_SOURCE EXCERPT_.
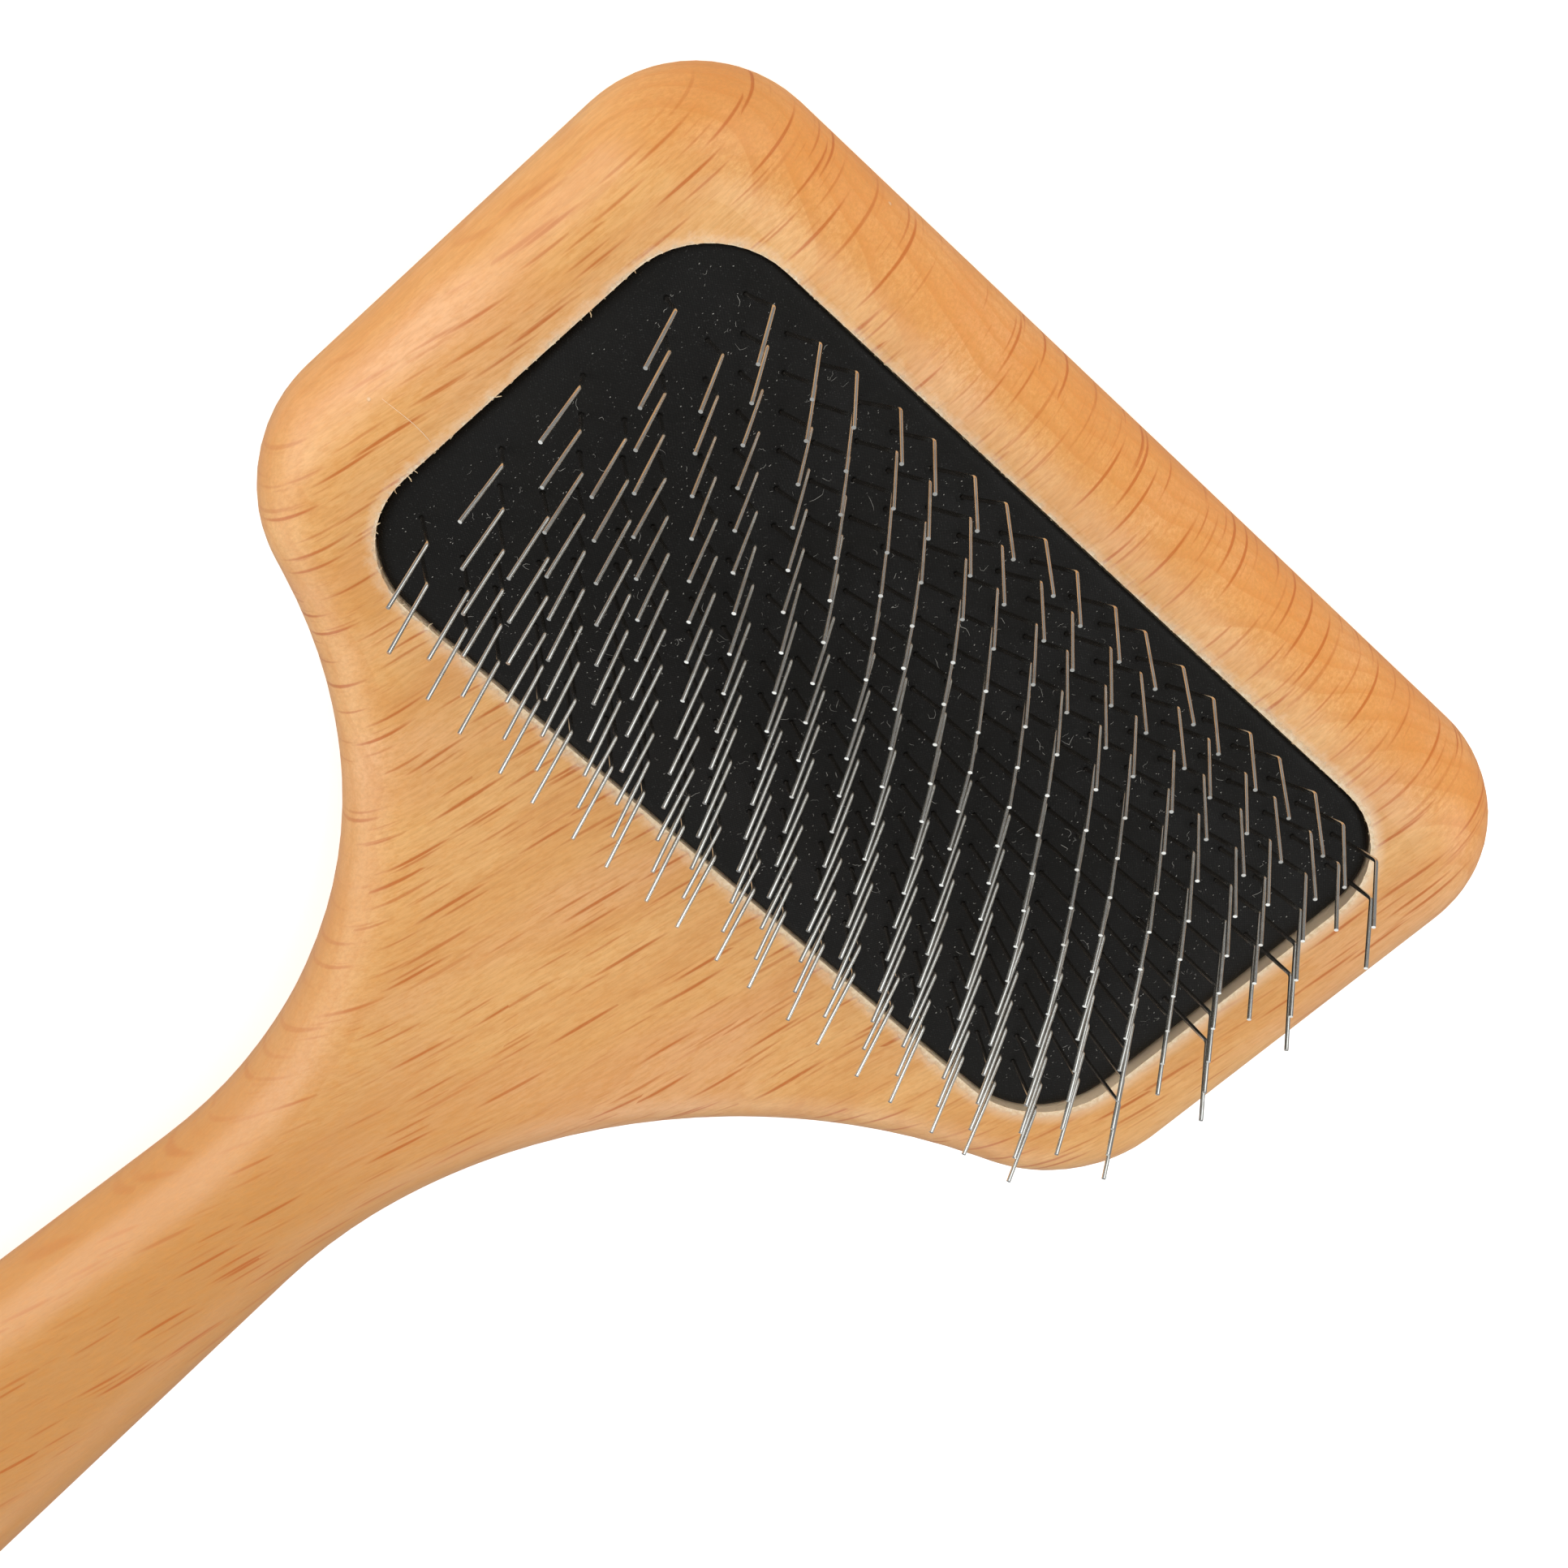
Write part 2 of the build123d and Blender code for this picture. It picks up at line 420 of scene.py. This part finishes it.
steel = {
    "base": colour(234, 235, 231),
    "dull": colour(206, 203, 195),
    "foot": colour(190, 182, 172),          # painted shade low on the wire, for the shadow and dark reflections on the lower legs
    "paintedShadeHeight": (6.1, 7.4),               # millimetres above the facing, with the patches added
}


def drawnSteel():
    material, tree, shader = newMaterial("drawnSteel")
    points = millimetres(tree)
    split = tree.nodes.new("ShaderNodeSeparateXYZ")
    put(tree, split.inputs[0], points)
    across = maths(tree, "POWER", maths(tree, "DIVIDE", split.outputs[0], cushion["reachX"] / mm), 2.0)
    ratioY = maths(tree, "DIVIDE", split.outputs[1], cushion["reachY"] / mm)
    along = times(tree, times(tree, ratioY, ratioY), times(tree, ratioY, ratioY))
    domed = times(tree, minus(tree, 1.0, across), minus(tree, 1.0, along))
    facingTop = plus(tree, times(tree, domed, cushion["rise"] / mm), cushion["edgeHeight"] / mm)
    above = minus(tree, split.outputs[2], facingTop)
    patches = noiseTexture(tree, points, scale=0.5, detail=2)
    # painted shade: below this height over the facing the wire takes the darker foot colour
    clean = smooth(tree, plus(tree, above, patches), *steel["paintedShadeHeight"])
    tone = mixColour(tree, smooth(tree, patches, 0.45, 0.7, 0.0, 0.6), steel["base"], steel["dull"])
    put(tree, shader.inputs["Base Color"], mixColour(tree, clean, steel["foot"], tone))
    shader.inputs["Metallic"].default_value = 1.0
    put(tree, shader.inputs["Roughness"], smooth(tree, patches, 0.3, 0.7, 0.14, 0.21))
    return material


rowNames = sorted(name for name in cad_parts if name.startswith("staple_row"))
steelMaterial = drawnSteel()
for name in rowNames:
    dressNode(name, steelMaterial)
print("wires done")


# Facing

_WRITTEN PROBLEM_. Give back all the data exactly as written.

_CORRECT OUTPUT_.
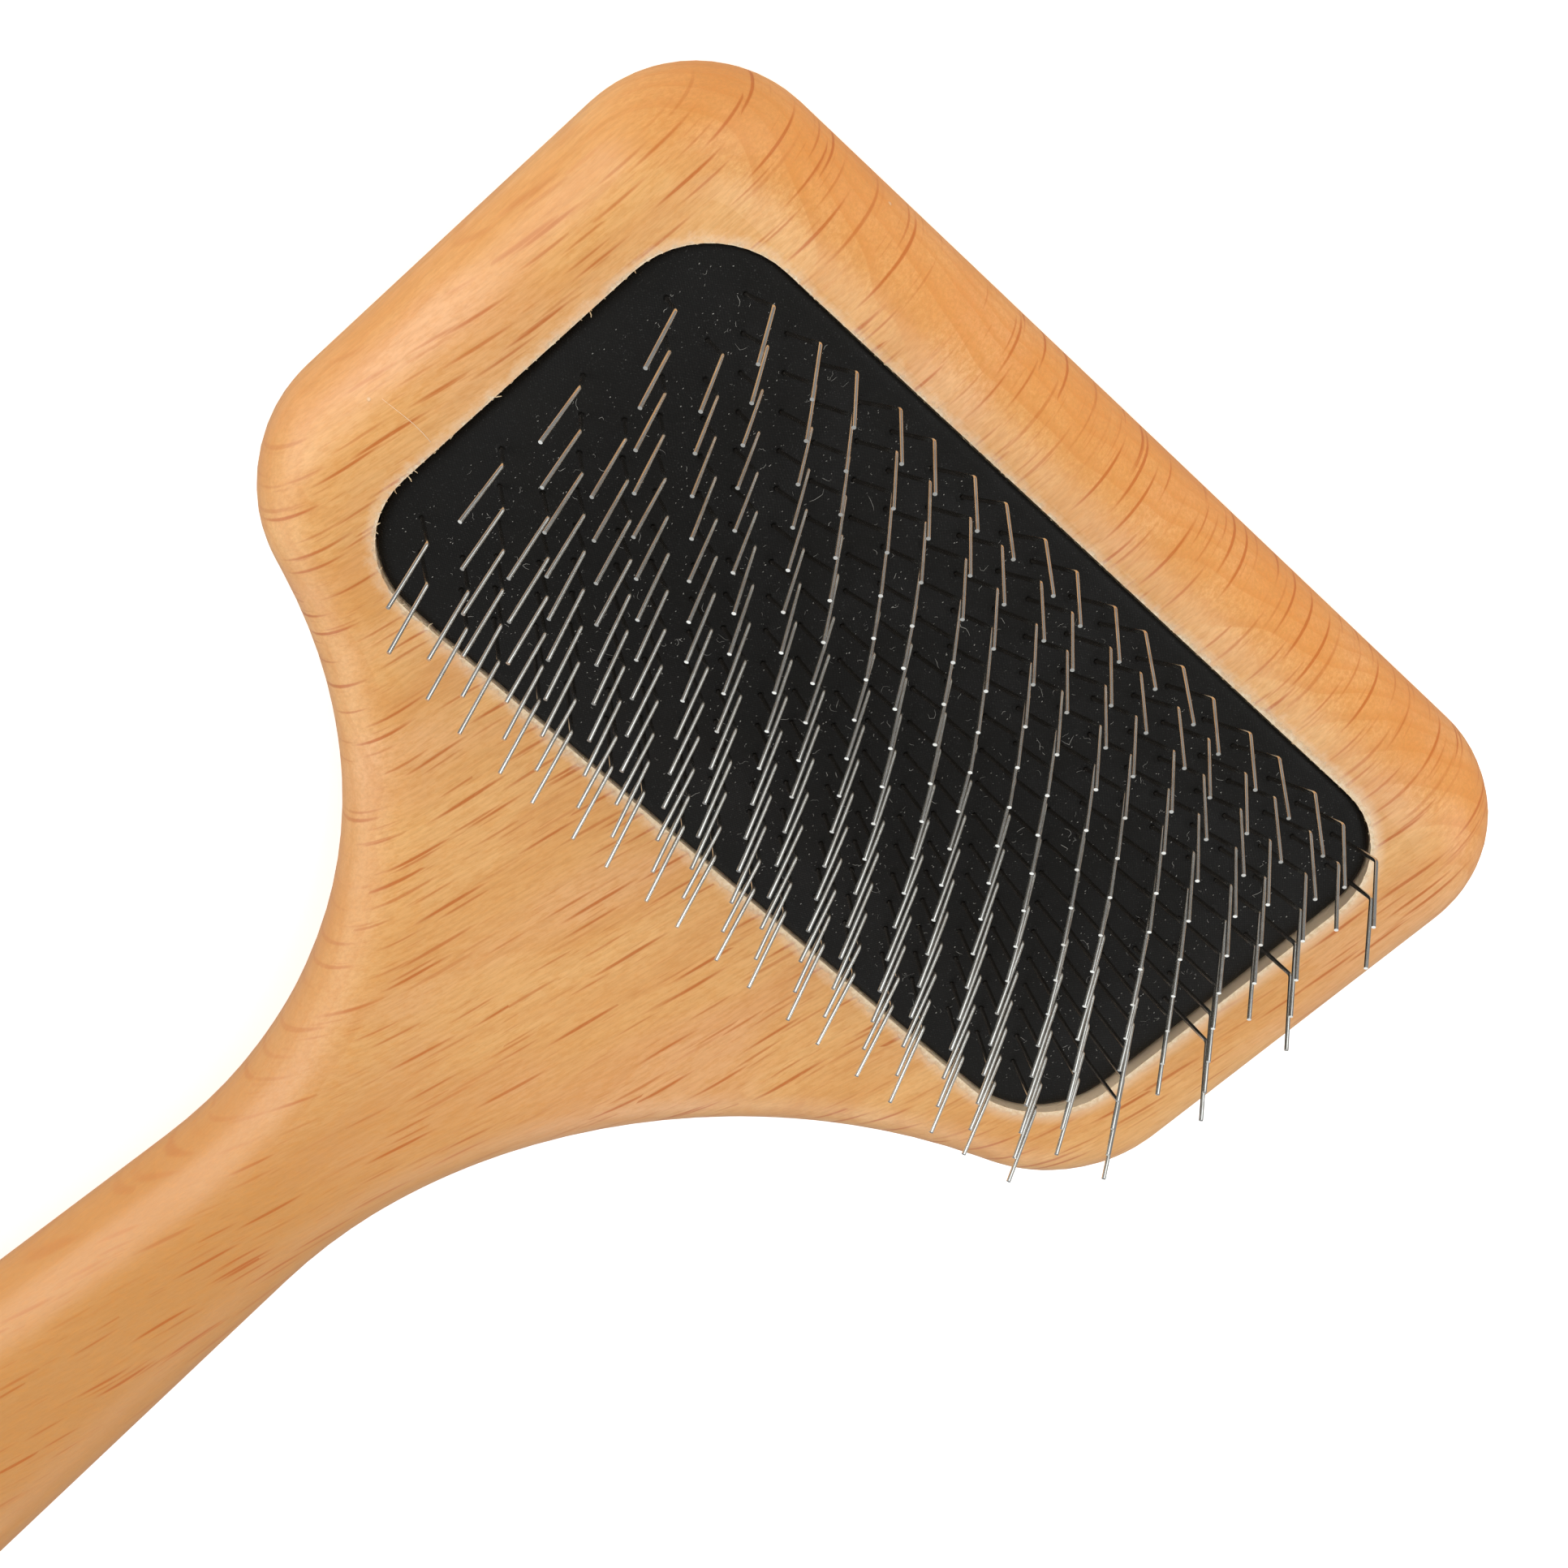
Write part 2 of the build123d and Blender code for this picture. It picks up at line 420 of scene.py. This part finishes it.
steel = {
    "base": colour(234, 235, 231),
    "dull": colour(206, 203, 195),
    "foot": colour(190, 182, 172),          # painted shade low on the wire, for the shadow and dark reflections on the lower legs
    "paintedShadeHeight": (6.1, 7.4),               # millimetres above the facing, with the patches added
}


def drawnSteel():
    material, tree, shader = newMaterial("drawnSteel")
    points = millimetres(tree)
    split = tree.nodes.new("ShaderNodeSeparateXYZ")
    put(tree, split.inputs[0], points)
    across = maths(tree, "POWER", maths(tree, "DIVIDE", split.outputs[0], cushion["reachX"] / mm), 2.0)
    ratioY = maths(tree, "DIVIDE", split.outputs[1], cushion["reachY"] / mm)
    along = times(tree, times(tree, ratioY, ratioY), times(tree, ratioY, ratioY))
    domed = times(tree, minus(tree, 1.0, across), minus(tree, 1.0, along))
    facingTop = plus(tree, times(tree, domed, cushion["rise"] / mm), cushion["edgeHeight"] / mm)
    above = minus(tree, split.outputs[2], facingTop)
    patches = noiseTexture(tree, points, scale=0.5, detail=2)
    # painted shade: below this height over the facing the wire takes the darker foot colour
    clean = smooth(tree, plus(tree, above, patches), *steel["paintedShadeHeight"])
    tone = mixColour(tree, smooth(tree, patches, 0.45, 0.7, 0.0, 0.6), steel["base"], steel["dull"])
    put(tree, shader.inputs["Base Color"], mixColour(tree, clean, steel["foot"], tone))
    shader.inputs["Metallic"].default_value = 1.0
    put(tree, shader.inputs["Roughness"], smooth(tree, patches, 0.3, 0.7, 0.14, 0.21))
    return material


rowNames = sorted(name for name in cad_parts if name.startswith("staple_row"))
steelMaterial = drawnSteel()
for name in rowNames:
    dressNode(name, steelMaterial)
print("wires done")


# Facing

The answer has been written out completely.